When I was little, I was a very shy person. I was more than Brayden shy and slow to warm up. I could be loud and raucous and fight like a holy terror, but away from my family, the shyness could be distressing and even agonizing. I will never forget sitting on the stairs of the split entry house my that my parents built the year after I was born and listening to my mom tell me that if I didn't start talking, I wouldn't pass first grade.
I never wanted to leave home, to grow up or for anything to change. I grew up in a place where my Grandpa built blocks worth of houses with his brothers and remembered our town as it grew up. I grew up in a place where my mom spent her growing years less than a mile from my dad. Her teachers were my teachers and my dads siblings came home to teach in some of the same schools. My parents grew up with my friends parents and we could find common genes in a far reaching bit of my classmates; my little sister and brother shared many of the same friends and my older sisters friends showed me kindness that my shyness made difficult to recognize.

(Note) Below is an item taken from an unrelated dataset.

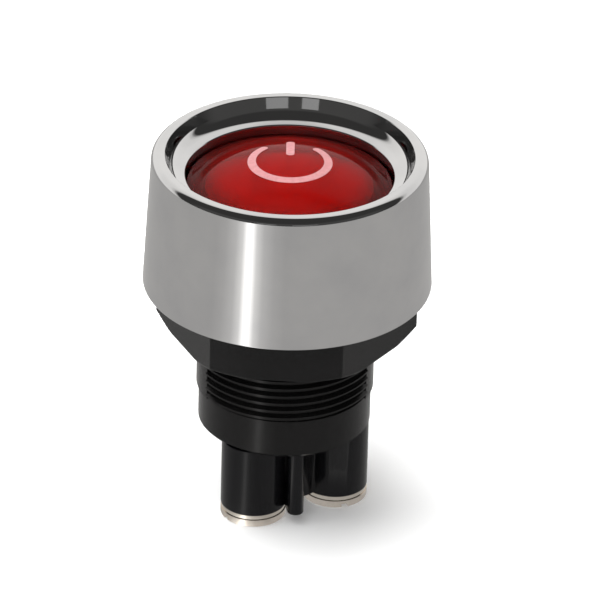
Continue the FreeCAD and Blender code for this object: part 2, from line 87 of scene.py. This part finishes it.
BEZEL_R, BEZEL_LOW, BEZEL_TOP = measure("bezel_cap")
LENS_R, LENS_LOW, LENS_APEX = measure("button_lens")
LEGEND_R = measure("legend_print")[0]
DIFFUSER_R = measure("diffuser_disc")[0]
FLOOR_Z = cad_bounds[0][2]   # in metres, as the floor is placed

NODES = frame["nodes"]
BEHAVIOUR = frame["record"]["behaviour"]
SLOT_OF = {part["node"]: part["material_slot"] for part in frame["record"]["subparts"]}
BODY_OF = {node: body for body, nodes in BEHAVIOUR["bodies"].items() for node in nodes}


# ---- camera ------------------------------------------------------------------------

CAMERA_ELEVATION = 29.2
CAMERA_DISTANCE = 0.848
CAMERA_ROLL = 1.45
CAMERA_LENS = 420
AIM = Vector((0.00161, 0.0, -0.0028))


def add_camera():
    data = bpy.data.cameras.new("camera")
    data.lens = CAMERA_LENS
    data.sensor_width = 36
    data.clip_start = 0.01
    data.clip_end = 20
    camera = bpy.data.objects.new("camera", data)
    bpy.context.scene.collection.objects.link(camera)
    e = math.radians(CAMERA_ELEVATION)
    back = Vector((0, -math.cos(e), math.sin(e)))
    camera.location = AIM + CAMERA_DISTANCE * back
    roll = Quaternion((0, 0, 1), math.radians(CAMERA_ROLL))
    camera.rotation_mode = "QUATERNION"
    camera.rotation_quaternion = (-back).to_track_quat("-Z", "Y") @ roll
    bpy.context.scene.camera = camera


# ---- node trees ----------------------------------------------------------------------

def grey(value):
    return (value, value, value)


class Tree:
    """A short way to build the node tree of a material or a world."""

    def __init__(self, owner):
        owner.use_nodes = True
        self.tree = owner.node_tree
        self.tree.nodes.clear()

    def add(self, kind, **values):
        """A node whose own settings and input sockets are both given by name."""
        node = self.tree.nodes.new(kind)
        for key, value in values.items():
            if hasattr(node, key):
                setattr(node, key, value)
            else:
                node.inputs[key.replace("_", " ")].default_value = value
        return node

    def link(self, a, b):
        self.tree.links.new(a, b)

    def compute(self, operation, *terms):
        """One arithmetic step, whose terms are sockets or numbers."""
        node = self.add("ShaderNodeMath", operation=operation)
        for socket, term in zip(node.inputs, terms):
            if isinstance(term, bpy.types.NodeSocket):
                self.link(term, socket)
            else:
                socket.default_value = term
        return node.outputs[0]

    def split(self, vector):
        node = self.add("ShaderNodeSeparateXYZ")
        self.link(vector, node.inputs[0])
        return node.outputs

    def ramp(self, factor, stops, interpolation="LINEAR"):
        """Colours that follow a factor, from (position, colour) stops."""
        node = self.add("ShaderNodeValToRGB")
        node.color_ramp.interpolation = interpolation
        elements = node.color_ramp.elements
        while len(elements) < len(stops):
            elements.new(0.5)
        for element, (position, colour) in zip(elements, stops):
            element.position = position
            element.color = (*colour, 1)
        self.link(factor, node.inputs["Fac"])
        return node.outputs["Color"]

    def spread(self, factor, low, high, start=0.3, end=0.7, interpolation="LINEAR"):
        """Map start..end of a factor to low..high."""
        node = self.add("ShaderNodeMapRange", interpolation_type=interpolation)
        for key, value in zip(("From Min", "From Max", "To Min", "To Max"),
                              (start, end, low, high)):
            node.inputs[key].default_value = value
        self.link(factor, node.inputs["Value"])
        return node.outputs["Result"]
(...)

Then something happened and I grew wings that couldn't wait to beat, couldn't wait to work, couldn't wait to fly. My roots were firmly established in our little town, but I needed to break away from the place that only knew me as quiet and held me boxed in; the place that I never wanted to change. If I wanted to change, I had to part from it. I went to college, to Europe and traveled across the country; lived in the north and the west and married a man from the south.

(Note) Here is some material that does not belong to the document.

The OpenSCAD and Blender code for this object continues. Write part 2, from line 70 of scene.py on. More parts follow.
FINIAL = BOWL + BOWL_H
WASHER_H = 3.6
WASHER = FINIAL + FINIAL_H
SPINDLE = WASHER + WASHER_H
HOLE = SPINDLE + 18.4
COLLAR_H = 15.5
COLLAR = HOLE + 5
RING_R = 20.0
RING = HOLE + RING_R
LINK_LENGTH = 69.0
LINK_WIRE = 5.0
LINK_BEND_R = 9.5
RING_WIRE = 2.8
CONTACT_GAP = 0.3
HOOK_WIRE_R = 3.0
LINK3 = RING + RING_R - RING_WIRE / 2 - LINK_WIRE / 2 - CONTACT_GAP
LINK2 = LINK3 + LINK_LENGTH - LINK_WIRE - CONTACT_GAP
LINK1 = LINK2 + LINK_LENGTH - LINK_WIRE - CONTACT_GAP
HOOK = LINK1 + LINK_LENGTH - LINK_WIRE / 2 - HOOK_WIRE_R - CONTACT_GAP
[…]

Occasionally that old shy-ness still comes up, prickling my feet with doubts, dusting my memory with a want for nothing to change, for that same security that I wanted never to leave. Looking back I can't say that I ever missed an opportunity that was important to me, but I laugh at the struggles a shy person wrestles with; the perceptions and impressions, the jumbles and the bumbles.
To provide roots for our family we have come closer to home than I have settled in a long time; close to the box that I wanted never to change. When my oldest son asks if we can stay home today, I fight all of the little shy homebody in me for him. I fight all of the urge to wrap myself up in my little families laugh, in my concern for the colds that make noses run and coughs unbearable. I fight the urge to steal the cover of the fog and not let anyone know we are staying under the covers today where nothing has to change and no one has to be social so that school is easier one day. I put Jack's little hat on while he smiles at me and tuck him into his car seat and hand him over to his dad, fighting the quite days that I still have sometimes when I leave the house; the days where I don't say more than three words all day. And I reward myself and my oldest with staying home tomorrow.
And we can snuggle on the couch while Sesame is on, read books in silly voices, smell little baby smells, dance silly dances and be as outrages as we want while we put down roots for our little boys; for our little boys who will some day grow wings.